Ci mancava il Grillo nascosto, e proprio adesso che da lui bene o male, come si è capito e si capirà  ancora meglio, dipendono gli equilibri e i destini di questo paese. Un Grillo che in campagna elettorale gridava, riempiva le piazze, saliva sulle gru oppure si buttava a peso morto sulla folla, ripeteva i suoi programmi sotto la pioggia e chiedeva di chiudere gli ombrelli, «per vedervi in faccia», e tutti a prendere l’acqua, felici. Ma anche il Grillo istantaneo e immateriale del suo blog, profeta carismatico e weberiano della Rete, leader carnale ed evanescente, così lontano e al tempo stesso ora così vicino al Palazzo da potersi permettere il lusso di guidare il suo vasto movimento da fuori, senza essere eletto, privilegio inedito nella storia politica.
E allora: scartate quelle terrificanti fantasie d’incappucciati, cosa vuol dire questo suo muto travestimento che pare provenire da un’altra dimensione? Come interpretare questo spettacolo di ipnotico nascondimento post-elettorale? L’avesse messo in scena Berlusconi, che pure una volta si travestì da danzatore berbero per donare un gioiello a Veronica (bei tempi!), si era largamente autorizzati a pensare che quell’essere arcano e vistoso davanti alla vetrata di casa nascondeva sotto occhiali e giacca vento le fresche tracce dell’ennesimo lifting. Altri leader conciati in quel modo non paiono plausibili. Nemmeno Bossi rimbambito o Cossiga che per un attimo, a Porta a porta, provò a mettersi una maschera sarda. Ma Grillo? Certo, un uomo di spettacolo riesce meglio di chiunque altro a catturare l’attenzione.

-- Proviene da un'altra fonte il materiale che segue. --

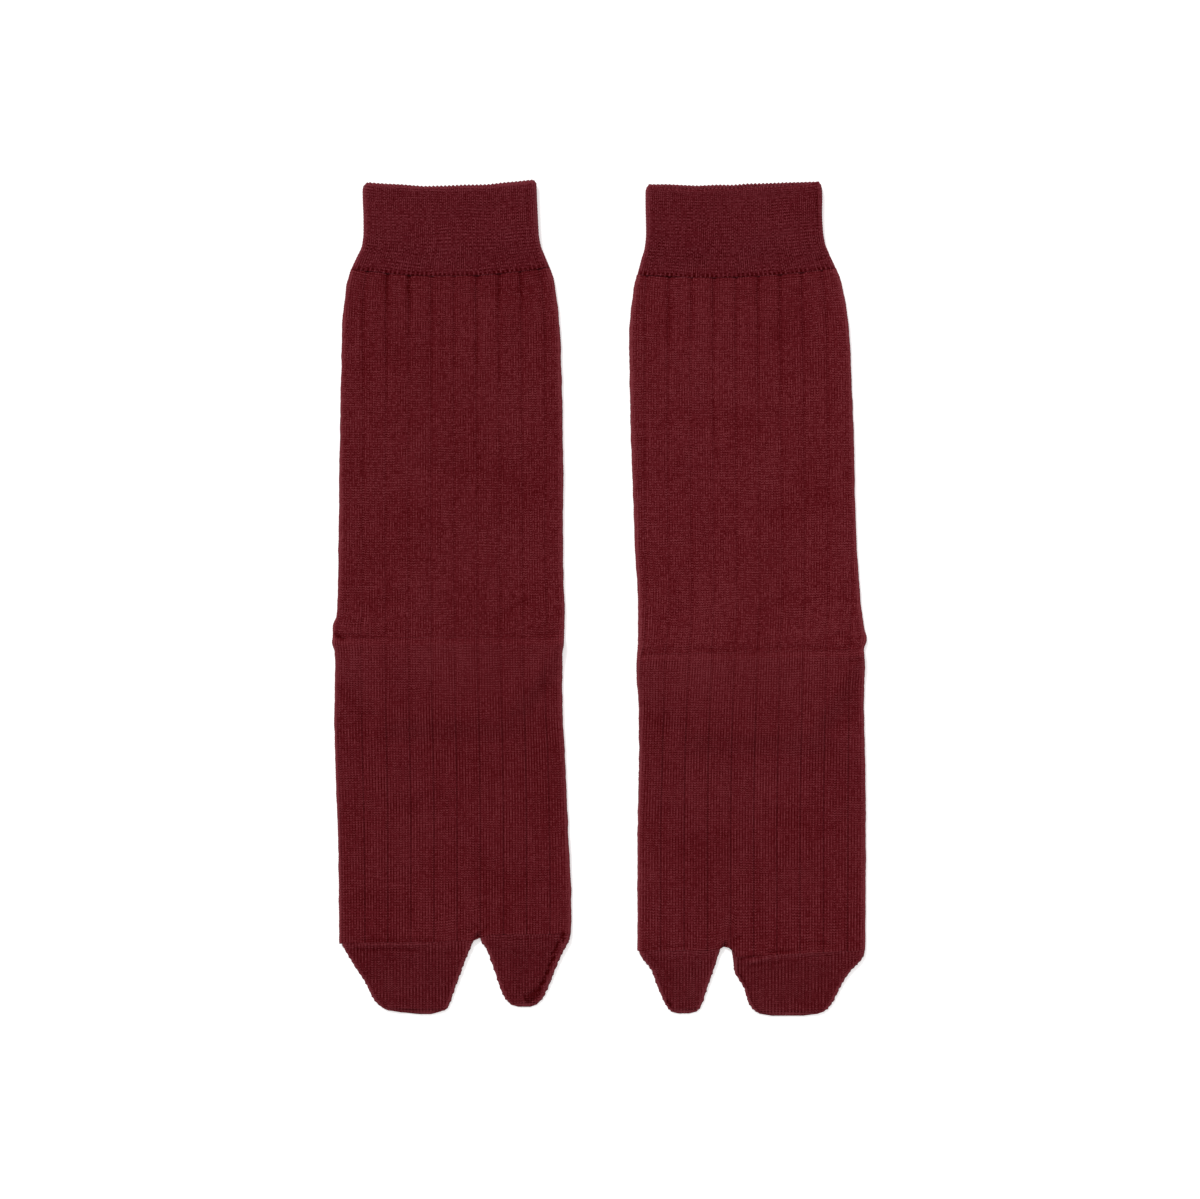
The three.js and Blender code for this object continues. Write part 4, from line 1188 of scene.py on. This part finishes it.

Non si inventa nulla: già  nel teatro antico gli attori recitavano con una maschera sul volto, che aveva nome “persona”. Ecco, nel tempo della personalizzazione esasperata e parossistica, al culmine della civiltà  del cerone, del botulino, del ritocco e del trapianto, quando per garantire la massima verità  non c’è personaggio che non invochi la sacra formula “Ci metto la faccia!”, insomma, colpisce il leader del M5S, homo novus della politica, che si offre in visione in silenzio e soprattutto senza faccia.
Come se la smania di visibilità , all’apice della sua fama, si accartocciasse di colpo; o come se lo stesso Grillo, diventato quello che è oggi, sentisse di colpo il peso di essere se stesso e la necessità  di coprirsi rifugiandosi dietro e dentro una giacca a vento così accogliente da renderlo al tempo stesso strambo e irriconoscibile. E in questi casi si ha sempre un po’ il timore di sparare scemenze, o di perdersi dietro abbaglianti elucubrazioni, le due cose oltretutto non essendo affatto inconciliabili. Ma certo Beppe Grillo ha operato una trasformazione che è anche un auto-disvelamento. Per quanto momentanea, questa sua maschera rappresenta un essere psicologico o spirituale che sia, ne assume le caratteristiche, ne indica l’origine e il tempo mitico. Nel caso specifico e nel momento dato, con quel cappuccio e gli occhialoni e il pon-pon il leader del M5S esprime il massimo dell’estraneità  e della lontananza rispetto al mondo che lo aspetta tra Montecitorio, il Quirinale, le sedi dei partiti, le redazioni dei giornali e dei tg.
Si perdoni il tono oracolare perché il peggio deve ancora venire. Eccolo. Il messaggio del Grillo in maschera é: io sono un extraterrestre. Si legge del resto nei manuali di antropologia — ogni giorno che passa più utili di quelli di politologia — che indossare una maschera “presenta caratteristiche simili a quelle della possessione e dell’estasi sciamanica”. Come dire che rispetto ai codici previsti dalla Costituzione e dalla prassi in questi momenti, quella specie di grosso coleottero non fa il marziano, ma si sente marziano e soprattutto ci tiene a sentirsi un marziano. Tenerne conto può essere perfino utile. Per il resto, che è molto, è bene sapere che non sempre, né per sempre i cappucci, le estasi e le possessioni sono accolte come tali. Specie a Roma, e a questo proposito, anche se certo troppo presto per prefigurare esiti di sorta, per pura e scettica allegria non si resiste alla tentazione di richiamare l’ultima pagina del Marziano di Flaiano, là  dove l’alieno protagonista comincia a sentirsi trascurato e sente una voce: “A marziano!”. E allora si ferma. Il silenzio è squarciato da una pernacchia e da uno stridulo suono di tromba. Altra voce: Marzianooooooo! Terza voce: “Marzianoooooo!”. Un altro suono di tromba, comico, straziante, offensivo, modulato di fiorettature. Nel silenzio che segue, una sconcia risata. E lui poveraccio, “Mascalzoni — mormora — canaglie”. Si siede affranto, la testa tra le mani.